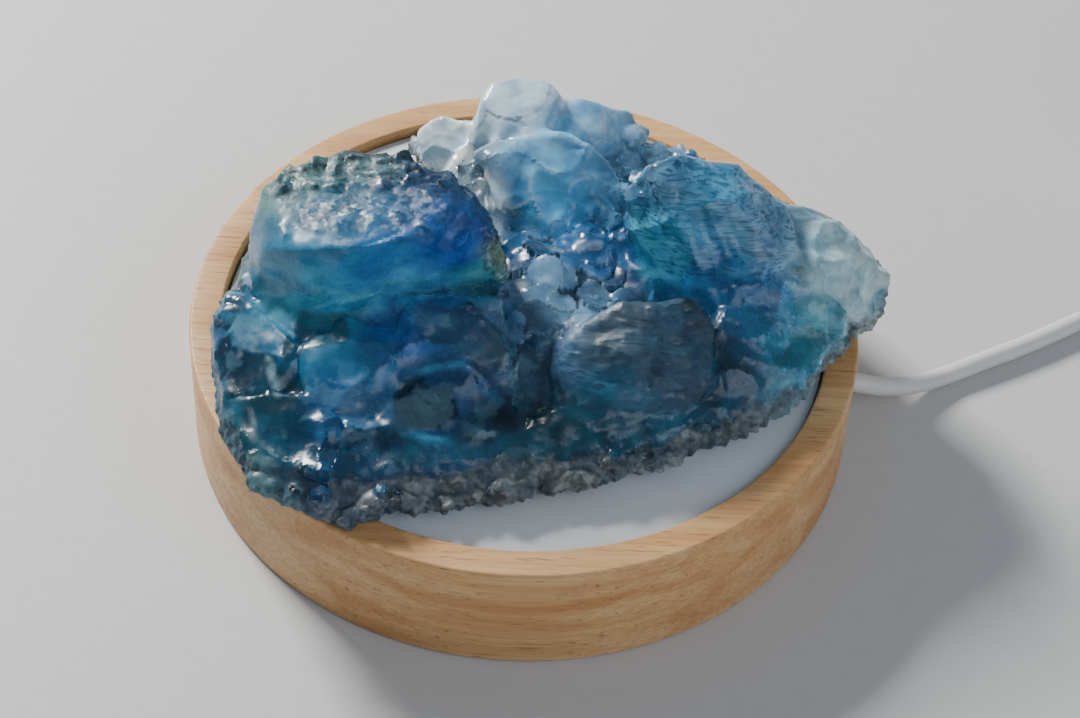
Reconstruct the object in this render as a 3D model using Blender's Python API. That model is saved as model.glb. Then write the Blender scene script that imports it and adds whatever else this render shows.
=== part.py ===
"""Fluorite ornament: a cluster of blue fluorite lying across the rim of a round wooden light base, with cord and plug.

Drawn in millimetres and built in metres, +Z up, with the origin at the centre of the base's underside.
"""

import math
import random

import bmesh
import bpy
from mathutils import Euler, Matrix, Vector

MM = 0.001
GAP = 0.3

# Wooden light base
BASE_R = 50.0
BASE_H = 19.5
BASE_EDGE = 0.4
RECESS_R = 45.2
LEDGE_R = 42.0
FLOOR_H = 4.0
BASE_SIDES = 60

# Opal diffuser, sunk a little below the rim
DIFFUSER_TOP = 18.0
DIFFUSER_H = 2.7
DIFFUSER_R = RECESS_R - GAP

# Light board under the diffuser
BOARD_R = 34.0
BOARD_H = 1.6
LED_COUNT = 8
LED_RING_R = 25.0
LED_SIZE = (3.5, 2.8, 0.9)

# Cord: a thin round low-voltage lead
CORD_D = 3.0
CORD_STEP = 6.0
CORD_HOLE_D = CORD_D + 2 * GAP
CORD_HOLE_Z = 6.5
CORD_HOLE_Y = 1.7
CORD_IN_X = 38.0
FLOOR_Z = CORD_D / 2 + 0.1

# Coil that holds the rest of the 1.5 m
COIL_X = 121.0
COIL_Y = 63.0
COIL_R = 18.0
COIL_PITCH = 1.05 * CORD_D
COIL_ROWS = 3
COIL_LAYERS = 4
COIL_SIDES = 32
COIL_IN = math.radians(-92.0)
COIL_OUT = math.radians(-104.0)

# Plug, lying flat beside the coil and pointing along +Y
PLUG_X = 152.5
PLUG_Y = 48.0
GRIP_W = 15.6
GRIP_T = 8.0
GRIP_L = 25.0
NOSE_L = 9.0
NOSE_D = 5.0
SHELL_W = 12.0
SHELL_T = 4.5
SHELL_L = 11.8
SHELL_WALL = 0.4
TONGUE_T = 1.7

# Fluorite: everything stands on the rim, FOOT above the table
FOOT = BASE_H + GAP
SEED = 5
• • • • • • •
Please give an exact restatement of only the lines from the beginning of the material above to the line with "COIL_OUT = math.radians(-104.0)", inclusive.

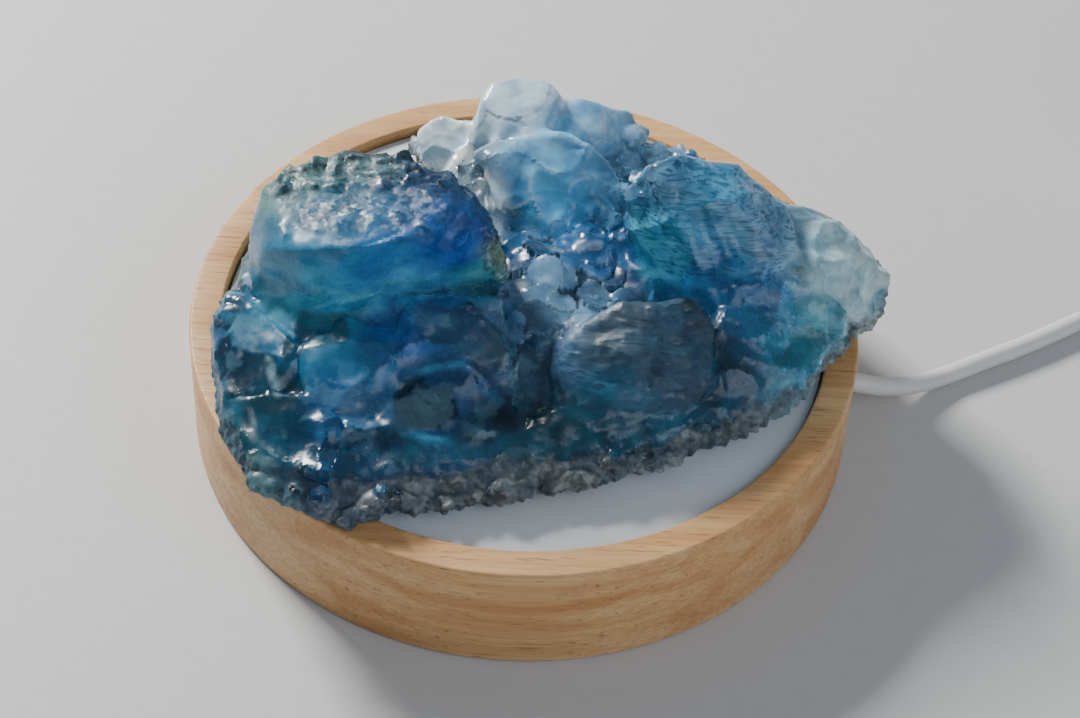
Reconstruct the object in this render as a 3D model using Blender's Python API. That model is saved as model.glb. Then write the Blender scene script that imports it and adds whatever else this render shows.
=== part.py ===
"""Fluorite ornament: a cluster of blue fluorite lying across the rim of a round wooden light base, with cord and plug.

Drawn in millimetres and built in metres, +Z up, with the origin at the centre of the base's underside.
"""

import math
import random

import bmesh
import bpy
from mathutils import Euler, Matrix, Vector

MM = 0.001
GAP = 0.3

# Wooden light base
BASE_R = 50.0
BASE_H = 19.5
BASE_EDGE = 0.4
RECESS_R = 45.2
LEDGE_R = 42.0
FLOOR_H = 4.0
BASE_SIDES = 60

# Opal diffuser, sunk a little below the rim
DIFFUSER_TOP = 18.0
DIFFUSER_H = 2.7
DIFFUSER_R = RECESS_R - GAP

# Light board under the diffuser
BOARD_R = 34.0
BOARD_H = 1.6
LED_COUNT = 8
LED_RING_R = 25.0
LED_SIZE = (3.5, 2.8, 0.9)

# Cord: a thin round low-voltage lead
CORD_D = 3.0
CORD_STEP = 6.0
CORD_HOLE_D = CORD_D + 2 * GAP
CORD_HOLE_Z = 6.5
CORD_HOLE_Y = 1.7
CORD_IN_X = 38.0
FLOOR_Z = CORD_D / 2 + 0.1

# Coil that holds the rest of the 1.5 m
COIL_X = 121.0
COIL_Y = 63.0
COIL_R = 18.0
COIL_PITCH = 1.05 * CORD_D
COIL_ROWS = 3
COIL_LAYERS = 4
COIL_SIDES = 32
COIL_IN = math.radians(-92.0)
COIL_OUT = math.radians(-104.0)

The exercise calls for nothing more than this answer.